A prelude to the race riot began on May 31, 1921, when an African American man, Dick Rowland, allegedly assaulted a white girl, Sarah Page. The outbreak of violence that this incident stimulated resulted in the near complete destruction of the Greenwood African American neighborhood and business district. With no police or fire department protection, by June 1 whites had burned nearly 30-40 blocks of homes and businesses, and nearly 9000 individuals were left homeless. The American Red Cross reported that out of 1471 houses, 1256 were burned and the rest looted. Both African Americans and whites were killed, but the majority of deaths were African American. There was little left of the African American community; churches, commercial buildings, homes, hotels and boarding houses had all been destroyed.

Perhaps there was no more glaring reminder of the riot to the African American community than the remains of the Mount Zion Baptist Church.  The church was first organized in 1909, as the Second Baptist Church in a one-room, wood frame school building. The members renamed their church “Mount Zion.” In 1914, the church moved from the school to a former dance hall on North Greenwood Avenue, and then with the help of a builder, the congregation built a frame structure they called the Tabernacle on Eigin Street, while they planned to build a more permanent church next door. In 1916, construction of a new church began and five years later, on April 4, 1921, the church was dedicated. A symbol of determination and the growing affluence of the congregation, the church members raised money to construct the church, and they received a $50,000 loan from an individual for construction.

[photo]
Mount Zion Baptist Church
Photograph courtesy of the Oklahoma State Historic Preservation Office

When the riot erupted in May 31, 1921, the church played a significant role as African Americans defended their community. Whites started a rumor that this church and others were warehouses for arms, and that Mount Zion had housed “the Bolshevik element of the Negroes who are responsible for the outbreak.” The building did provide a location where, from the tower, African American men could drive away whites intent on burning surrounding homes. Eventually, some whites brought a machine gun to the church, and some of the defenders were killed. Mount Zion Baptist Church, less than two months old, was burned and most of the building destroyed. For the congregation, however, it was significant that a kernel of the burned church remained standing. The walls of the first floor meeting room would become the congregation’s temporary church, and the temporary church would be integrated into the 1948-52 building. The congregation was determined to rebuild.

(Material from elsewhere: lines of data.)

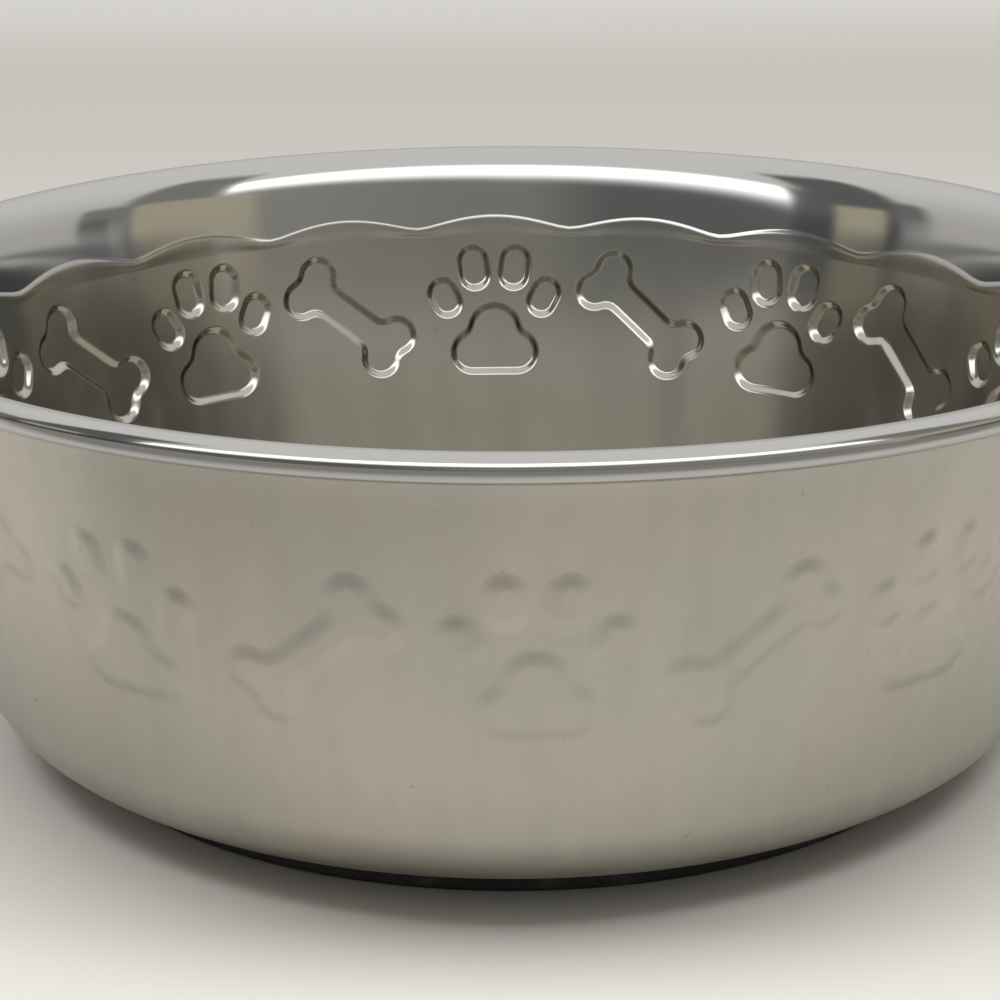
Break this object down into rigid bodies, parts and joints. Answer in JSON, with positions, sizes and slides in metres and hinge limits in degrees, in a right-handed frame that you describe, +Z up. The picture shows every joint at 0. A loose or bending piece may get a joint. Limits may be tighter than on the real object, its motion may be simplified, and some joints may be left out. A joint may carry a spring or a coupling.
{
  "type": "pet bowl",
  "caption": "Low round steel feeding bowl with a curled rim, pressed paw and bone relief round its wall, and a rubber ring under its base.",
  "frame": {"origin": "centre of the ring's underside, on the surface that the bowl stands on", "axes": "+Z up along the axis of the bowl, -Y towards the side that faces the viewer"},
  "size_m": [0.16, 0.16, 0.0561],
  "materials": {
    "steel": "satin outside, polished inside and on the rim",
    "rubber": "matt black"
  },
  "bodies": {
    "ring": {"ring": "rubber"},
    "bowl": {"bowl": "steel"}
  },
  "joints": [
    {"name": "bowl_lift", "type": "slide", "parent": "ring", "child": "bowl", "axis": [0, 0, 1], "range_m": [0, 0.02]}
  ]
}
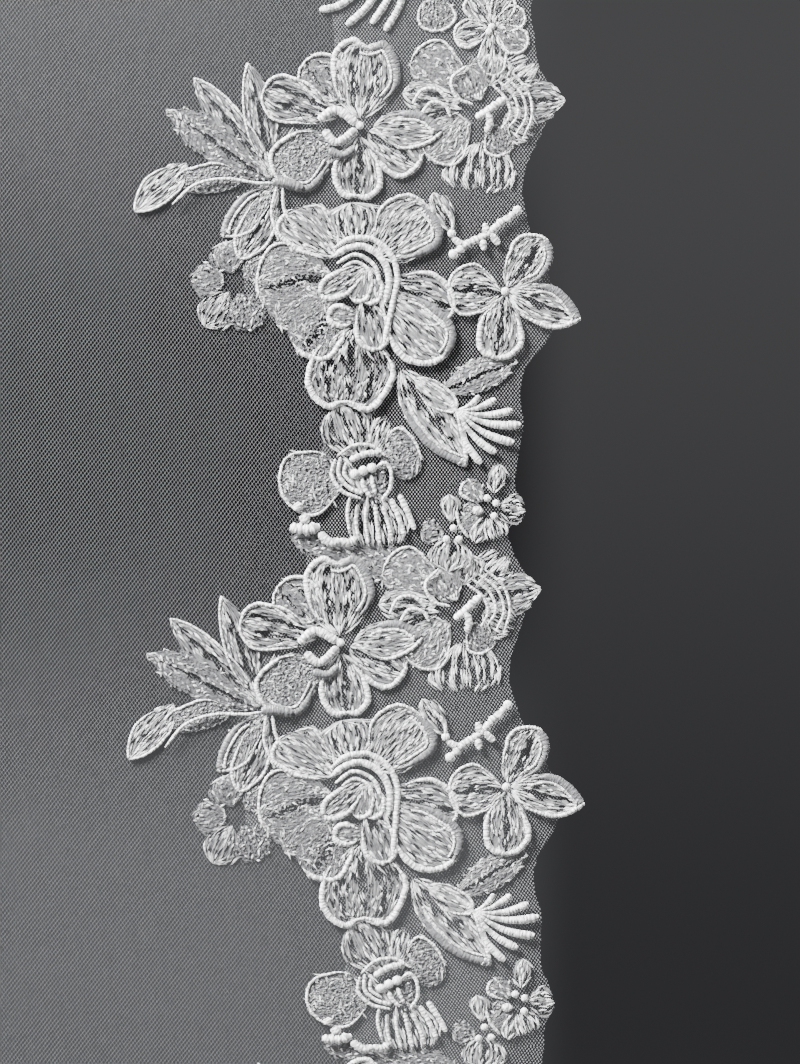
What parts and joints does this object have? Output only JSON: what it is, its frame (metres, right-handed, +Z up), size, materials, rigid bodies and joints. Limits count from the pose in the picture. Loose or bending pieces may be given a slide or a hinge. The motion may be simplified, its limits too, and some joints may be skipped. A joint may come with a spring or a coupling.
{
  "type": "bridal veil on a hair comb",
  "caption": "Fingertip bridal veil: one tier of fine tulle gathered on a hair comb and draped, open at the front, with flower lace along its edge.",
  "frame": {"origin": "middle of the comb's bar, where the wearer's hair holds the veil", "axes": "+Z up, the open front faces -Y, the comb's bar lies along X"},
  "size_m": [0.5946, 0.3705, 0.9937],
  "materials": {
    "tulle": "fine open hexagon net of thin matte thread",
    "lace": "satin embroidery thread on a fine net ground",
    "comb": "smooth clear moulded plastic"
  },
  "bodies": {
    "root": {"comb": "comb", "tulle": "tulle", "lace_01": "lace", "lace_02": "lace", "lace_03": "lace", "lace_04": "lace", "lace_05": "lace", "lace_06": "lace", "lace_07": "lace", "lace_08": "lace", "lace_09": "lace", "lace_10": "lace", "lace_11": "lace", "lace_12": "lace", "lace_13": "lace", "lace_14": "lace", "lace_15": "lace", "lace_16": "lace", "lace_17": "lace"}
  },
  "joints": []
}
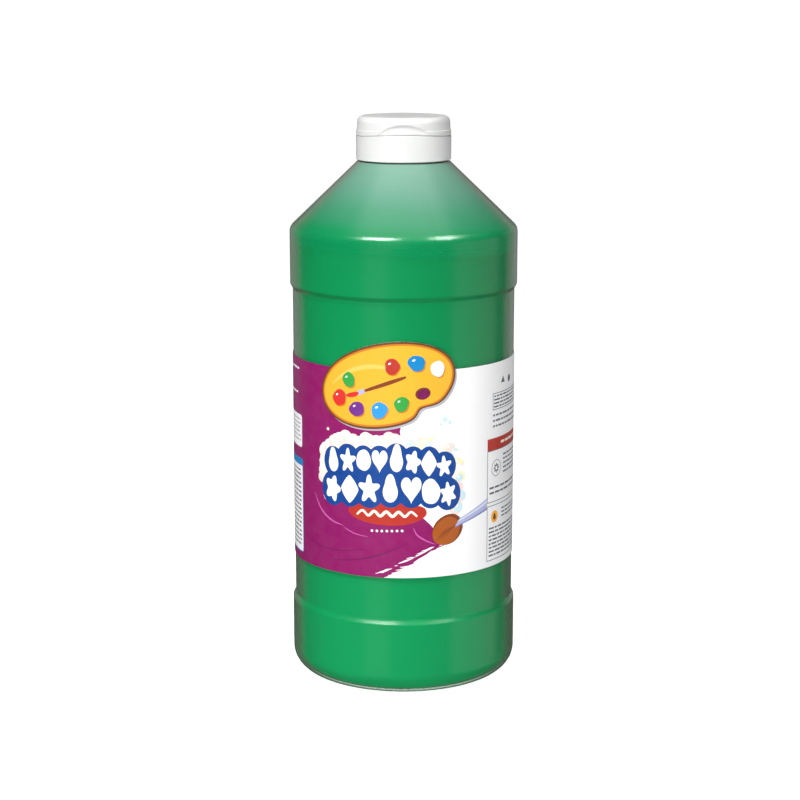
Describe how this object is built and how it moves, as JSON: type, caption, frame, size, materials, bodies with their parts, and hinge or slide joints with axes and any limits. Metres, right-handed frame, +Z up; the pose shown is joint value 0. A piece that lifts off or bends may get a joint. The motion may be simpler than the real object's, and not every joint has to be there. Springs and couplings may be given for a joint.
{
  "type": "paint bottle",
  "caption": "Round squeeze bottle of green tempera paint with a recessed label panel, conical shoulder and snap-top screw cap.",
  "frame": {"origin": "centre of the standing ring, on the surface that the bottle stands on", "axes": "+Z up along the bottle; -Y towards the thumb scoop and the middle of the label; +Y towards the lid's hinge"},
  "size_m": [0.087, 0.087, 0.2158],
  "materials": {
    "natural_hdpe": "satin, translucent",
    "tempera_paint": "wet, opaque liquid",
    "label_film": "semi-gloss printed film",
    "seal_foil": "satin",
    "foam": "matte closed-cell foam",
    "white_polypropylene": "satin"
  },
  "bodies": {
    "bottle": {"bottle": "natural_hdpe", "paint_fill": "tempera_paint", "wrap_label": "label_film", "foil_seal": "seal_foil"},
    "liner": {"foam_liner": "foam"},
    "cap": {"cap_body": "white_polypropylene", "living_hinge": "white_polypropylene"},
    "lid": {"flip_lid": "white_polypropylene"}
  },
  "joints": [
    {"name": "cap_lift", "type": "slide", "parent": "bottle", "child": "liner", "axis": [0, 0, 1], "range_m": [0, 0.012]},
    {"name": "cap_turn", "type": "hinge", "parent": "liner", "child": "cap", "pos_m": [0, 0, 0.2], "axis": [0, 0, 1], "range_deg": [0, 1020]},
    {"name": "lid_hinge", "type": "hinge", "parent": "cap", "child": "lid", "pos_m": [0, 0.01862, 0.2093], "axis": [-1, 0, 0], "range_deg": [0, 150], "deforming": ["living_hinge"]}
  ],
  "couplings": [
    {"joint": "cap_lift", "follows": "cap_turn", "m_per_rad": 0.0006737}
  ]
}
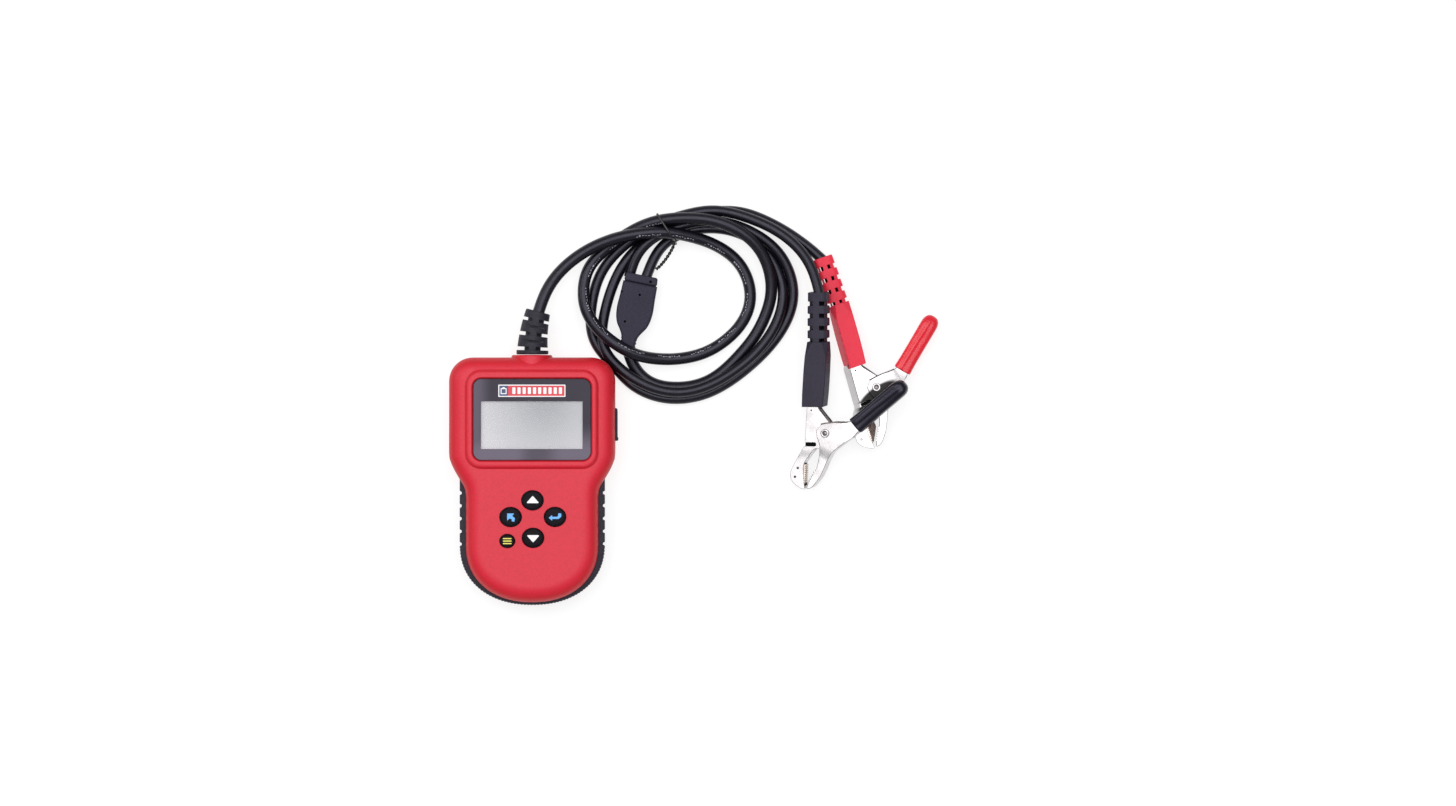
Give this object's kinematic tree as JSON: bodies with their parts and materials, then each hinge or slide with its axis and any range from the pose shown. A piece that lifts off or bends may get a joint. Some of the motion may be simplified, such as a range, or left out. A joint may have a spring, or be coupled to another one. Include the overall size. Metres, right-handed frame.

It took tenacity for the African American community to rebuild in Greenwood, but Greenwood once again became a thriving African American  business and entertainment community, although separation between the African American and white communities remained almost complete until well after World War II. The Mount Zion Baptist Church paid off its debt in 1942. Mount Zion’s construction efforts began in 1938, and in February 1945 Time magazine did an article on the rebuilding, and the story was picked up internationally. Soon donations came to the church rebuilding effort from all over the world. Members sacrificed financially to see that the church was finished. Some members donated money, as retied minister Dr. C.S. McCutchen noted, to their own financial strain. The church corner block was laid in 1948, and the church was dedicated on October 21, 1952. The congregation is still active at present. It has remained a landmark and symbol of the Greenwood neighborhood’s and church’s persistence to survive after the riot.

The three-story church is late Gothic Revival architecture (c. 1948) and constructed of buff-colored brick veneer over concrete block. Part of the original 1921 brick church remains at the ground level, although it is not distinguishable from in or outside. The church plan is cross gable (like the gable roof, but it has two parts that cross), though the north and south façade gables are shortened compared to those of the east and west. The moderately steep roof is shingled in asphalt. The gable end walls and flat-roofed church towers have high parapets finished with stone coping and the stained glass windows were made in Germany. Mount Zion Baptist Church is located six-tenths of a mile north by northwest of downtown Tulsa, on 419 North Elgin East Avenue. The Church is in its original location, and its design, form, plan, space, structure and style have retained integrity. Mount Zion Baptist Church was listed in the National Register of Historic Places on September 5, 2008.

Excerpts from the National Register Documentation for the Mount Zion Baptist Church, Tulsa County, Alabama (Cathy Ambler, Ph.D., Preservation Consultant, Mount Zion Baptist Church NRHP Nomination, Oklahoma SHPO, September 5, 2008)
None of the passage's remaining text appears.